Saturday, January 9, 2010

Breif Summary

It has been a loooooooong time and I am so sorry for my neglect. I honestly was sorta devastated when God told me to come back and stay in San Jose instead of continuing my journey to Florida. Let me breifly tell you of the last 6 months. Basically, I came back to San Jose out of obedience to Christ, and the Lord truly met every need. The church I got involved with, Calvary Chapel San Jose, offered me a job, and a gal I met, Shelly, offered me housing. So I started working and living fairly nearby. One of the first things God did was bring me these awesome relationships and friends.
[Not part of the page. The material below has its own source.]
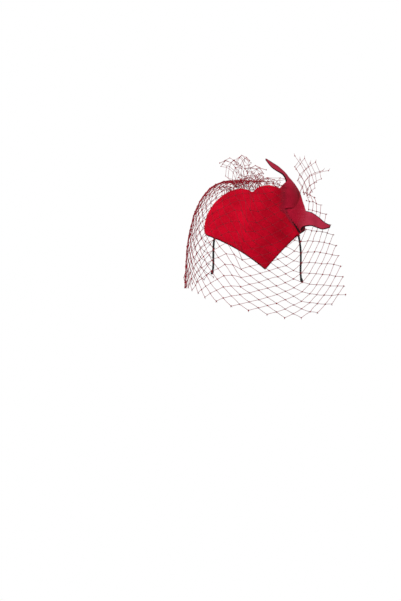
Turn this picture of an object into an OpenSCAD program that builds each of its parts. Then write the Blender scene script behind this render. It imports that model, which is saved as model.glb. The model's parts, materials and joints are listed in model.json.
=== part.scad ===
// Cocktail headpiece: a heart-shaped base with two curled tails, a diamond-net veil and a headband.
// Origin: the crown of the wearer's head, under the top of the headband. +Z is up, -Y is where the face
// looks and +X is the wearer's left. The base has a frame of its own: u across it, v from its point to its
// notch and n outwards.

/* [Base] */
// Half of the heart's width
half_w = 75; // [72:0.5:78]
// Distance from the base's centre to the heart's point
point_drop = 70; // [66:1:74]
// Radius of each lobe's shoulder beside the notch
shoulder_r = 25; // [23:1:28]
// Radius of the rounded corner between lobe and straight edge
corner_r = 12; // [8:1:16]
// Radius of the dome across the heart
dome_ru = 105; // [100:1:120]
// Radius of the dome along the heart
dome_rv = 150; // [140:1:170]
// Thickness of the felt cover
cover_t = 1.6; // [1.2:0.1:2]
// Thickness of the stiff foundation
foundation_t = 1.2; // [0.8:0.1:1.6]
// Thickness of the lining
lining_t = 0.6; // [0.4:0.1:0.9]
// Direction that the base faces, turned from straight ahead towards the wearer's left
base_azimuth = 39; // [38:0.5:40]
// Lean of the base's normal above the horizontal
base_elevation = 34; // [33:0.5:35]
// Turn of the heart in its own plane
base_roll = 4; // [3:0.5:5]

/* [Tails] */
// Thickness of a tail's red face
tail_face_t = 1.1; // [0.8:0.1:1.4]
// Thickness of a tail's black backing
tail_back_t = 0.8; // [0.6:0.1:1.1]
// Diameter of the shaping wire and of the edging cord
tail_wire_d = 1.0; // [0.8:0.1:1.2]

/* [Headband] */
// Half of the space between the arms at its widest
band_half = 74; // [72:1:76]
// Height of the band's arch, from its widest point to the crown
band_rise = 92; // [90:1:94]
// Depth of the out-turned tips below the crown
band_drop = 129; // [126:1:132]
// Width of the steel core
core_w = 3.2; // [2.8:0.1:3.6]
// Thickness of the steel core
core_t = 0.8; // [0.6:0.1:1]
// Thickness of the satin wrap round the core
wrap_t = 0.5; // [0.4:0.1:0.7]

/* [Veil] */
// Thickness that the net fills with its knots
net_t = 1.2; // [1:0.1:1.6]
// How far the front hem hangs below the crown
veil_drop = 141; // [137:1:145]
// How far out the net stands on the wearer's right
veil_right = 92; // [90:1:96]
// How far out the net stands at its free corner on the wearer's left
veil_left = 149; // [147:1:152]
// How far out the net stands in front
veil_front = 136; // [132:1:140]

/* [Hidden] */

felt_red = [0.72, 0.05, 0.12];
edge_black = [0.16, 0.03, 0.06];
net_red = [0.62, 0.12, 0.2];
satin_black = [0.03, 0.03, 0.035];
gap = 0.2;          // between sewn layers of one body
joint_gap = 0.5;    // between bodies that move apart

// ---- vectors, curves and outlines ----
function unit(v) = v / norm(v);
function mix(a, b, t) = a * (1 - t) + b * t;
function ease(x) = let (c = min(1, max(0, x))) c * c * (3 - 2 * c);
function bezier(p, t) =
    let (s = 1 - t) s * s * s * p[0] + 3 * s * s * t * p[1] + 3 * s * t * t * p[2] + t * t * t * p[3];
function along(list, t) =
    let (k = t * (len(list) - 1), i = min(floor(k), len(list) - 2)) mix(list[i], list[i + 1], k - i);
function turned(centre, r, a) = centre + r * [cos(a), sin(a)];
function arc(centre, r, from, to, steps) = [for (i = [0:steps]) turned(centre, r, mix(from, to, i / steps))];
function backwards(list) = [for (i = [len(list) - 1:-1:0]) list[i]];
function without_first(list) = [for (i = [1:len(list) - 1]) list[i]];
function steps(n) = [for (i = [0:n]) i / n];

// Faces between each ring of n points and the next; rings wind so that these faces look outwards
function wall(n, j, k, crossed = false) =
    [for (i = [0:n - 1]) let (a = j * n + i, b = j * n + (i + 1) % n, c = k * n + i, d = k * n + (i + 1) % n)
        each crossed ? [[a, c, d], [a, d, b]] : [[a, c, b], [b, c, d]]];

// A closed solid through a stack of rings that have the same even number of points; from one ring on its
// quads may be split the other way, so that a shell's inside has the same facets as its outside
module skin(rings, crossed_from = 1000) {
    n = len(rings[0]);
    last = len(rings) - 1;
    walls = [for (j = [0:last - 1]) each wall(n, j, j + 1, j >= crossed_from)];
    start = [for (i = [0:n / 2 - 2]) each [[i, i + 1, n - 1 - i], [i + 1, n - 2 - i, n - 1 - i]]];
    end = [for (i = [0:n / 2 - 2]) let (o = last * n)
        each [[o + i, o + n - 1 - i, o + i + 1], [o + i + 1, o + n - 1 - i, o + n - 2 - i]]];
    polyhedron(points = [for (ring = rings) each ring], faces = concat(walls, start, end), convexity = 10);
}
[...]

I realized that the most effective form of "ministry" was not called ministry at all. It is called a relationship. I have had the awesome opportunity to see some amazing spiritual growth in people I have met down here and grown myself in so many areas. Honestly, the cost of obedience is great. The battle has been ferocious and there have been times that I wanted to come home. I have poured myself completely out for the coffeeshop I am working in and given my heart to the friends God has given me. I honestly feel completely empty and void with nothing left to give at this point. But somehow, I manage to wake every day and have the strength to make it through. I know that it is God's strength pulling me through everyday. I know that no matter how hard things get, it is by His great grace that I am not burning in hell right now. Because that is what I deserve. The last couple months have been especially hard and any prayers you could muster would be coveted.